Aim of the exercise -> In the lines below, how many hold the word "empty"? Answer only with the number.

Data listing ->
**********

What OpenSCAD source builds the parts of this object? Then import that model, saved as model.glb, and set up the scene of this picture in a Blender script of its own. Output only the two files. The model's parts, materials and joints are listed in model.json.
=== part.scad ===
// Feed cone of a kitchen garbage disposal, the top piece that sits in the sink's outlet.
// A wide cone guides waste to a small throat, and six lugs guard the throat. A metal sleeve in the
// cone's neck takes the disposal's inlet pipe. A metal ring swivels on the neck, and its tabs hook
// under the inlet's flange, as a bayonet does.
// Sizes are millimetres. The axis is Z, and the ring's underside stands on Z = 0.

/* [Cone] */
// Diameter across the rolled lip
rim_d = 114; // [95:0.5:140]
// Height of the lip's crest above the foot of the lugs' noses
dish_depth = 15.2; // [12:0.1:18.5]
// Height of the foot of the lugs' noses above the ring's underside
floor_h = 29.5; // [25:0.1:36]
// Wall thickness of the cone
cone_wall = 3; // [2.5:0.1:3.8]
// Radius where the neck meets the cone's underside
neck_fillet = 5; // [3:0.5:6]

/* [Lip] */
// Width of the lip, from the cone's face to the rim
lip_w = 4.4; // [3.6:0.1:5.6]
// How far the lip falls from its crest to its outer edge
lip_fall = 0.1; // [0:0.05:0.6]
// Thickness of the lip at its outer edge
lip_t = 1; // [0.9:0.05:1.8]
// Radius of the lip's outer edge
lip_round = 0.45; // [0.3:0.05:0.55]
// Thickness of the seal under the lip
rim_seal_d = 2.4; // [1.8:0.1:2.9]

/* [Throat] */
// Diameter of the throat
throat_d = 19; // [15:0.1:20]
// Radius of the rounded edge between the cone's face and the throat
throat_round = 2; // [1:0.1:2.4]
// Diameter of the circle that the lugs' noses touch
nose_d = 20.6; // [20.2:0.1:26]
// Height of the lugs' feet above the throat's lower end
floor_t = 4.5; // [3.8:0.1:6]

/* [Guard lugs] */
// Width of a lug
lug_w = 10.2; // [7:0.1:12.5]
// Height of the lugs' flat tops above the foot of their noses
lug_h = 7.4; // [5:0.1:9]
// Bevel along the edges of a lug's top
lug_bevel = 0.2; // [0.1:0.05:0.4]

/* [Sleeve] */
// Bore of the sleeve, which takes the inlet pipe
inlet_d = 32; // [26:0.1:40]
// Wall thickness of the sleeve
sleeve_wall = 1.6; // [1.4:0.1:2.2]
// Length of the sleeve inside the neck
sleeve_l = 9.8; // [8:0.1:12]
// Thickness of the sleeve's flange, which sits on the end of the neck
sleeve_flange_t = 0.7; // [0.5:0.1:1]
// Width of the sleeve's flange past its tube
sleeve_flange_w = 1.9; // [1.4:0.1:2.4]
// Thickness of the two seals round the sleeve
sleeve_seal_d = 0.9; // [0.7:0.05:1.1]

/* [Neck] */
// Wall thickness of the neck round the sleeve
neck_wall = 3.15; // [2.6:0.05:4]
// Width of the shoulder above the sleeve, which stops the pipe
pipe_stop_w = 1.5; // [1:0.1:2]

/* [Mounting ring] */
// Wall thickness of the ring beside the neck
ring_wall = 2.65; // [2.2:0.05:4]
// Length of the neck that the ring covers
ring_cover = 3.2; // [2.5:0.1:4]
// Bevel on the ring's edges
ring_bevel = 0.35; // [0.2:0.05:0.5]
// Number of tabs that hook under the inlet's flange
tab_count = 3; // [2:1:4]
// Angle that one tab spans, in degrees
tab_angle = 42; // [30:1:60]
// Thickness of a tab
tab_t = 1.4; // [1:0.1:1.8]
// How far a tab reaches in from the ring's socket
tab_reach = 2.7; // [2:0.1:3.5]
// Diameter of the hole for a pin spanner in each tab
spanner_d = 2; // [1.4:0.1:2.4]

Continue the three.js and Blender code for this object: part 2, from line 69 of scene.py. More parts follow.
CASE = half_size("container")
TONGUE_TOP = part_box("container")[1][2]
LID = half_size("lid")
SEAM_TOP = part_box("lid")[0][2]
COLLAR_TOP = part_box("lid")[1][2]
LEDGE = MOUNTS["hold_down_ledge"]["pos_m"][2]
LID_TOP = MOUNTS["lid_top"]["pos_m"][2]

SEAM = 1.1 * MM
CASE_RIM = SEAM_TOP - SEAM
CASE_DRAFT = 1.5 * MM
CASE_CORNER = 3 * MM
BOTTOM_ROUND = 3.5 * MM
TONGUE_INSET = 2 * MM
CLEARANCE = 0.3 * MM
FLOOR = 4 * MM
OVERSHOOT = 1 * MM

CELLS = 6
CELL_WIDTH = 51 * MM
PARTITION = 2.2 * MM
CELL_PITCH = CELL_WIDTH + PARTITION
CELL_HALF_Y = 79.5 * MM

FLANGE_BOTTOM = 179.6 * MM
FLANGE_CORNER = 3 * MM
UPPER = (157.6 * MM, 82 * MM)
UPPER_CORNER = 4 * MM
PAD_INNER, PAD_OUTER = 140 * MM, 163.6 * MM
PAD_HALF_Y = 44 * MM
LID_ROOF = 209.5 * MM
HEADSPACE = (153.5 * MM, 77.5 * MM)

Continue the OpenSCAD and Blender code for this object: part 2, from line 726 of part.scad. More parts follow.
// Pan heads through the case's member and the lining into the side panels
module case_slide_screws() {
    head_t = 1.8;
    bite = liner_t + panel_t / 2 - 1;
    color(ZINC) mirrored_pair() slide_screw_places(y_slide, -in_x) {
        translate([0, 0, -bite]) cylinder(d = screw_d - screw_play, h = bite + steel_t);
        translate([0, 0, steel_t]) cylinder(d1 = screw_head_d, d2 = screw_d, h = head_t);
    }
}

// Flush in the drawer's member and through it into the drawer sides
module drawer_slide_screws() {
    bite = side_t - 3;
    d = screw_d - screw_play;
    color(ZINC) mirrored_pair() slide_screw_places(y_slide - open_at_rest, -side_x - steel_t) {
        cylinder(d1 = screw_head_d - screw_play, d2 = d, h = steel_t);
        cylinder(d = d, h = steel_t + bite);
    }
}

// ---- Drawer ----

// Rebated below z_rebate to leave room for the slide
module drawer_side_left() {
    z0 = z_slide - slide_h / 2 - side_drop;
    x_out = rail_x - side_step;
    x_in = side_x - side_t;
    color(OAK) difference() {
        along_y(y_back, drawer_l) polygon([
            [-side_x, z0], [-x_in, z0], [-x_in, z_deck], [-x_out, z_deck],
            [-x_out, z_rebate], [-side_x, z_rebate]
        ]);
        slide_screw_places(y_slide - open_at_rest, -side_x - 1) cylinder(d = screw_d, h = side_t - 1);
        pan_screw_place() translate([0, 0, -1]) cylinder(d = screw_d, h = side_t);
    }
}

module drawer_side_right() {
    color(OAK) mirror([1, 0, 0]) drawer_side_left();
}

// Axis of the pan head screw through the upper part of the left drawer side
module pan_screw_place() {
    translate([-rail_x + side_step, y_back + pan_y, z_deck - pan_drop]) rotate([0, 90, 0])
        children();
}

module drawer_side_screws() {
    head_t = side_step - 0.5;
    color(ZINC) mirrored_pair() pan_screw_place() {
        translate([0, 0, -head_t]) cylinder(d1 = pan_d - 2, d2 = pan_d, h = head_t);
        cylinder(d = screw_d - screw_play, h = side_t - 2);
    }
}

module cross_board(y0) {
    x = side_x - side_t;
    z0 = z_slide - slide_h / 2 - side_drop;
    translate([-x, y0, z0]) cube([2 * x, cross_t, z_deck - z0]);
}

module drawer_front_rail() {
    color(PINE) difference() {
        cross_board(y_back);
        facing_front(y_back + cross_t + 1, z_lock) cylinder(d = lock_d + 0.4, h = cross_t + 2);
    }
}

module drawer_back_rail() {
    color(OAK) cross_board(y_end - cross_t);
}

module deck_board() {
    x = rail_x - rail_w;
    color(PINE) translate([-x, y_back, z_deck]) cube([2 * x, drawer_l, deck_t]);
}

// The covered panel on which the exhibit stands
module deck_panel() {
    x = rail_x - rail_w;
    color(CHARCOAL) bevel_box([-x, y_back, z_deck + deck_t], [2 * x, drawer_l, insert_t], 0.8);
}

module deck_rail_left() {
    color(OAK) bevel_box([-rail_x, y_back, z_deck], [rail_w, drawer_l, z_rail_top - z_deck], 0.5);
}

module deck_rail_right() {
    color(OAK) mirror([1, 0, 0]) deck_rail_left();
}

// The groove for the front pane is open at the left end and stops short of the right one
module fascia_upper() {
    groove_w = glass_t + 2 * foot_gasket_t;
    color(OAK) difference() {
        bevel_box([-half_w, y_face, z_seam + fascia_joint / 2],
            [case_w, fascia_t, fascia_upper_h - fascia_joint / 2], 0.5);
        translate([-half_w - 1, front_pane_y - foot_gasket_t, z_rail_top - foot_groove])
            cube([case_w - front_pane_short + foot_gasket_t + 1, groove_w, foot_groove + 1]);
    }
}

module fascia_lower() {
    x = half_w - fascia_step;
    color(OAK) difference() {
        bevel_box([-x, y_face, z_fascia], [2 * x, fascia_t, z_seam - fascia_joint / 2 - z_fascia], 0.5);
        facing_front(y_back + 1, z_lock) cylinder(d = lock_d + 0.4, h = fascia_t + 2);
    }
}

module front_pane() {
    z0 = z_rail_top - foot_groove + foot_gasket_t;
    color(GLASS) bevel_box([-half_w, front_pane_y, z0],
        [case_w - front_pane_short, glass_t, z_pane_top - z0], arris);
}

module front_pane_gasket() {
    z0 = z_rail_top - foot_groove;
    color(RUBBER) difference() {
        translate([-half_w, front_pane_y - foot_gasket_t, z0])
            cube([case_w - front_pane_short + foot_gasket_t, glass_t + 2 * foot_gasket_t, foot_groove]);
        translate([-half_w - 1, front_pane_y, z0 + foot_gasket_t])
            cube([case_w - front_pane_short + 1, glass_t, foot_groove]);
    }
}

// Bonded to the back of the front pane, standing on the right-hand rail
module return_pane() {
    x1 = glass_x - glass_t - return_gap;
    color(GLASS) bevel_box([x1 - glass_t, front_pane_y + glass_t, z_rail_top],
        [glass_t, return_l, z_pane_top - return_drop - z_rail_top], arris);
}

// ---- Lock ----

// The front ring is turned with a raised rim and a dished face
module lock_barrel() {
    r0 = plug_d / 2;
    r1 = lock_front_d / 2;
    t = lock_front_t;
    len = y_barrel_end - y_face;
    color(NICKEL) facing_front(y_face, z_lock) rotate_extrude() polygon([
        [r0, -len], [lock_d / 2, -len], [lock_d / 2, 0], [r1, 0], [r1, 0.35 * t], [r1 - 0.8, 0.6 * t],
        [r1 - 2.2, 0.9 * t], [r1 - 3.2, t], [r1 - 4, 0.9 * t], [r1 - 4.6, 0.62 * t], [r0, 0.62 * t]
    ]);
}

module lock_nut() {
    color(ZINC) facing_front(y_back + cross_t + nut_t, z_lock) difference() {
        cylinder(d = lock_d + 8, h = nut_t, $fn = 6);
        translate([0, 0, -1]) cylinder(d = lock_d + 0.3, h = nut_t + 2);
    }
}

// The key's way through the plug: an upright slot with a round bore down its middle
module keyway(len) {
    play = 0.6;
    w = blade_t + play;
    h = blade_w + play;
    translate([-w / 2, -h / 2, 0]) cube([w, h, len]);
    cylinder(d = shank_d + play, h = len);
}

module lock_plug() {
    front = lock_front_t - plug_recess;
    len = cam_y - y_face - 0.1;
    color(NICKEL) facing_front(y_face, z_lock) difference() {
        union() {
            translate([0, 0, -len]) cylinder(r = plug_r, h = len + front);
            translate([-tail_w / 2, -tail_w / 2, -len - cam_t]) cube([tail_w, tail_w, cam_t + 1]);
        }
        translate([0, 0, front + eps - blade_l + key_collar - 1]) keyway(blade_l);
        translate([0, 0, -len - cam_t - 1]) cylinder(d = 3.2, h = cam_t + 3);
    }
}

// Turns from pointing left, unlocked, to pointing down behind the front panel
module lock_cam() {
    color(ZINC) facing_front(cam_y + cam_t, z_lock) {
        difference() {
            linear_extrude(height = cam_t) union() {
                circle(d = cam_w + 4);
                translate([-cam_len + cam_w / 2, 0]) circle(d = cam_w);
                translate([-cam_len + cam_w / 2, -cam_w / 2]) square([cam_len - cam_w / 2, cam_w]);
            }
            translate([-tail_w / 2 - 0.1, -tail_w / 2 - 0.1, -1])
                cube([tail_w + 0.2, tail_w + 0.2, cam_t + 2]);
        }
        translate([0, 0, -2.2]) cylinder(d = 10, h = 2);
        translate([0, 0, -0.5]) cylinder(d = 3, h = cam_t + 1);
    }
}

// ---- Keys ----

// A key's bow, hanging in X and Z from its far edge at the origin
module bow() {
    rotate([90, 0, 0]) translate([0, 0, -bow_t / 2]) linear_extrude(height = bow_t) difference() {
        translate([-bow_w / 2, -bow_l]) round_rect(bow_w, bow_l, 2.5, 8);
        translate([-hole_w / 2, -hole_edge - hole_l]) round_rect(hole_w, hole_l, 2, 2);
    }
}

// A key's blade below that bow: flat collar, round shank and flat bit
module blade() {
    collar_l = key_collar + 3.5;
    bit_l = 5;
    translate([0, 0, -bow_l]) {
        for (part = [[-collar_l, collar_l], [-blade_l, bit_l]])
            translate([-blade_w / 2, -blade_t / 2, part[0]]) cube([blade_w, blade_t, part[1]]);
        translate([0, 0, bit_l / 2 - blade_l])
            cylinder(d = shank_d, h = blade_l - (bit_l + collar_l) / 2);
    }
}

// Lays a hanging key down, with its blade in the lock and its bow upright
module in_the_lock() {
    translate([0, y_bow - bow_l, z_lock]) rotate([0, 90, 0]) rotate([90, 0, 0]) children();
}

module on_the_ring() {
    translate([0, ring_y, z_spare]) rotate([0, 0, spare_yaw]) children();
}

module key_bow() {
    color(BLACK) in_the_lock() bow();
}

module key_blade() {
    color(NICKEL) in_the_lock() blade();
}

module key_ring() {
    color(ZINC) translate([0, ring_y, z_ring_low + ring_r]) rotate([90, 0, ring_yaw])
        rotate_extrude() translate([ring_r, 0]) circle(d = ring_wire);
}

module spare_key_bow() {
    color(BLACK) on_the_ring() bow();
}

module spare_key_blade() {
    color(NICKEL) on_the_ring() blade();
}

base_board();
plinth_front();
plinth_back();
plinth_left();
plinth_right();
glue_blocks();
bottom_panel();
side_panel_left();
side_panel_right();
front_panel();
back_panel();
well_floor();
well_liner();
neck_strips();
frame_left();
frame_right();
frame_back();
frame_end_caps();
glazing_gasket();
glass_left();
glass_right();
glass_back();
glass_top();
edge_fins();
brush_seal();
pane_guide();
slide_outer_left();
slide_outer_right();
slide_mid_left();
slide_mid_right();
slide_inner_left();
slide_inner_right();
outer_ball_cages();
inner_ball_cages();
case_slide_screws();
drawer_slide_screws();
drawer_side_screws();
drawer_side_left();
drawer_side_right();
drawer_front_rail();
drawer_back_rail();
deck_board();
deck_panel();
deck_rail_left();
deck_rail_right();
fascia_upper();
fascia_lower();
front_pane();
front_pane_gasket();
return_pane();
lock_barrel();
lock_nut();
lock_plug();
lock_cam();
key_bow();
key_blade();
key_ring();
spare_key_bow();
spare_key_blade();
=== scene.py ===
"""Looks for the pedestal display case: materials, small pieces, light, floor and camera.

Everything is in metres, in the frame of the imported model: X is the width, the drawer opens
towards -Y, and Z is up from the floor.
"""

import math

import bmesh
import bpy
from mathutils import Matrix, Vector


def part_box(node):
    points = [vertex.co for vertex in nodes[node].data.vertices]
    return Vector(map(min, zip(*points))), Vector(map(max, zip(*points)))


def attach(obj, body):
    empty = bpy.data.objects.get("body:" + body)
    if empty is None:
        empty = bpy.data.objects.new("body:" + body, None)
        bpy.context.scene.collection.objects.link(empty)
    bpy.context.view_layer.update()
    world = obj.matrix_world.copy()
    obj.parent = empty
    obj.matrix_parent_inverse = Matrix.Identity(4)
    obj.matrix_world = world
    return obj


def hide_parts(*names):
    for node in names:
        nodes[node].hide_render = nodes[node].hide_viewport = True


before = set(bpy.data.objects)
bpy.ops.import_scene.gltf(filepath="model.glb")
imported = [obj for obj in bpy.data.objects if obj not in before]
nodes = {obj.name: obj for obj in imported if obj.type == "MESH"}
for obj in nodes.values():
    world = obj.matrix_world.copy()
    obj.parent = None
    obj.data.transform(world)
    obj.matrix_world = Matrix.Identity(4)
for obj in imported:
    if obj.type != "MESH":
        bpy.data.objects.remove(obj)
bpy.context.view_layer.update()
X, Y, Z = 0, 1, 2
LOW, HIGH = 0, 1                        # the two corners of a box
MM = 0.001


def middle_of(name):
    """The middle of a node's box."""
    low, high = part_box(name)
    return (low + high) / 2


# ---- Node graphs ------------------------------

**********

Result of the exercise -> 5